Currently, however, these lack direct applicability in developing countries. For example, one field screening method uses dipsticks that indicate whether a sample is above or below the regulatory limit of 20 ppb. In developing countries, especially during an outbreak, most samples would be > 20 ppb. Therefore, an investigator would need to differentiate between samples at levels > 20 ppb. Such field tests could prove effective if they were adjusted to action levels suitable for developing countries. Field methods for the analysis of biologic samples have not been developed. However, the same concept of using dipsticks can be applied to field tests for biologic specimens. Efforts to limit aflatoxin exposure in developing countries could be enhanced by reducing the cost and improving the durability, ease of transport, and usability of field methods. Ideally, such methods should be easy to use and should not require electricity.

Laboratory methods can be used to confirm results of field tests.
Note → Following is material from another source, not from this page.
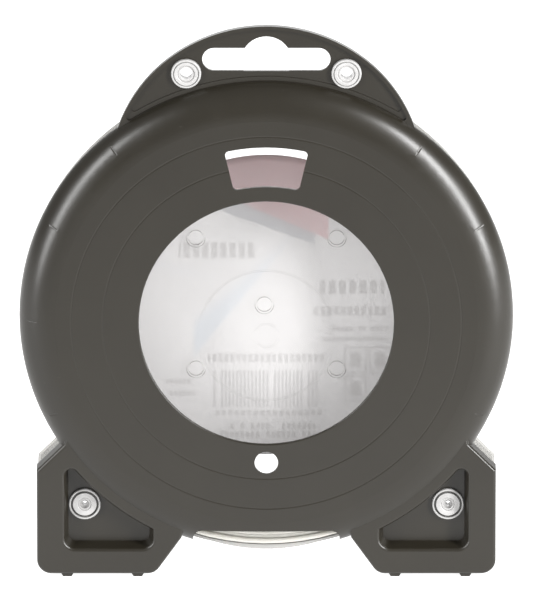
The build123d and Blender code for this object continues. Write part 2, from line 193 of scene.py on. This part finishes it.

They are more precise, but also more labor intensive and costly. These methods require instrumentation or techniques not suited to working onsite. They require regular maintenance of instrumentation, training of personnel, and a ready supply of reagents and materials (Trucksess and Wood 1994). The best laboratory method for testing either food or biologic specimen is one that balances the need for quick, accurate results with limitations in resources and infrastructure. Current laboratory methods require further refinement to improve their usability in developing countries. Thin-layer chromatography is a well-suited laboratory method for testing food samples, given its reliability and simplicity (Shephard and Sewram 2004; Stroka and Anklam 2000). It is labor intensive, however, and limited in the number of samples that can be tested in a day. Alternatives for food analysis include commercially available aflatoxin testing kits, which are less labor intensive and faster, but also more expensive (Scott and Trucksess 1997).